● **Short problem**
Within the material below, find each line bearing the word "type" and present it.

● **Provided material**

▼

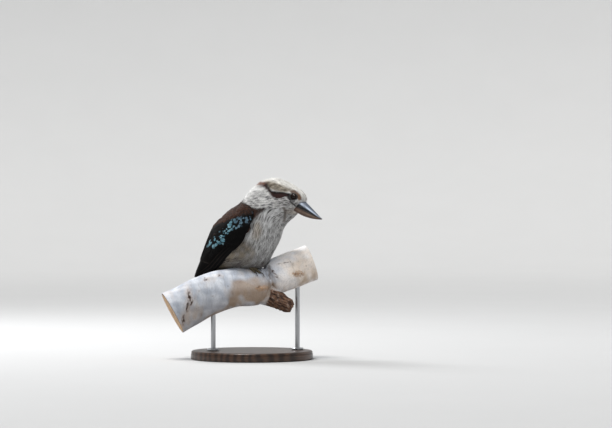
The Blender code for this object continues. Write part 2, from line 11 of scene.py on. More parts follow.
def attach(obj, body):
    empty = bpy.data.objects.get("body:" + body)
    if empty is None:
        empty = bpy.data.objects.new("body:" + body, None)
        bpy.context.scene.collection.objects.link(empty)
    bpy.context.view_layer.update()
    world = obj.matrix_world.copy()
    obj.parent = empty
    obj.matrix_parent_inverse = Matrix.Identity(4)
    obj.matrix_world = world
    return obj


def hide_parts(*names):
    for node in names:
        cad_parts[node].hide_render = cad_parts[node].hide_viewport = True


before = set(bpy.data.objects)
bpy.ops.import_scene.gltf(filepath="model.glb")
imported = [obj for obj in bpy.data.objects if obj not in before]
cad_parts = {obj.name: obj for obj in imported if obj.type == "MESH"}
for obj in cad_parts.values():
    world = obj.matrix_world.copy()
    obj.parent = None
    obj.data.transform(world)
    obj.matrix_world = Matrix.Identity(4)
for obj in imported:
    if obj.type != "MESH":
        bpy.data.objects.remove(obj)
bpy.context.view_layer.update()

# Laughing kookaburra on a short cut length of gum branch. Shapes are set out in millimetres from the point between the
# feet, on top of the branch, and lifted by FEET_Z; +X is the way the body faces, +Y its left.
MM = 0.001
FEET_Z = 195.0
HEAD_TURN, TURN_X = 10.0, 50.0
SEED = 7

# ------------------------------------------------------------------ measures shared with the solids
BODY = np.array((
    (128.5, 133.0, 102.0, 112.5, 13.5, 0.50, 2.0, 1.0),
    (126.0, 145.0, 96.5, 106.0, 19.5, 0.52, 2.3, 1.0),
    (115.5, 155.0, 90.0, 100.0, 25.0, 0.50, 2.5, 1.0),
    (96.0, 167.5, 82.5, 94.5, 30.0, 0.50, 2.5, 1.0),
    (73.5, 178.0, 75.0, 88.0, 33.0, 0.48, 2.4, 1.0),
    (49.0, 183.0, 68.5, 80.0, 35.0, 0.46, 2.2, 1.0),
    (25.0, 176.5, 63.5, 71.0, 36.5, 0.46, 2.15, 0.8),
    (8.0, 165.5, 60.5, 61.5, 39.0, 0.46, 2.1, 0.6),
    (-4.5, 153.0, 57.0, 52.0, 42.0, 0.46, 2.1, 0.4),
    (-15.5, 139.5, 52.5, 43.0, 45.0, 0.46, 2.1, 0.2),
    (-30.0, 126.5, 48.0, 34.0, 47.5, 0.46, 2.1, 0.0),
    (-47.5, 115.0, 41.5, 24.0, 48.5, 0.46, 2.1, 0.0),
    (-63.0, 100.5, 35.0, 12.0, 48.5, 0.47, 2.1, 0.0),
    (-74.5, 84.0, 26.0, 2.0, 47.5, 0.48, 2.1, 0.0),
    (-82.0, 67.5, 8.0, -3.5, 45.0, 0.50, 2.1, 0.0),
    (-88.5, 52.0, -14.5, -5.0, 40.5, 0.52, 2.1, 0.0),
    (-95.5, 37.5, -37.5, -7.0, 34.5, 0.55, 2.1, 0.0),
    (-101.5, 25.0, -60.0, -11.0, 27.0, 0.58, 2.1, 0.0),
    (-107.0, 12.5, -79.5, -15.5, 19.0, 0.60, 2.1, 0.0),
    (-111.0, 3.0, -95.0, -16.5, 10.0, 0.60, 2.1, 0.0),
))
LAST = len(BODY) - 1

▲

● **Exercise answer**
cad_parts = {obj.name: obj for obj in imported if obj.type == "MESH"}
    if obj.type != "MESH":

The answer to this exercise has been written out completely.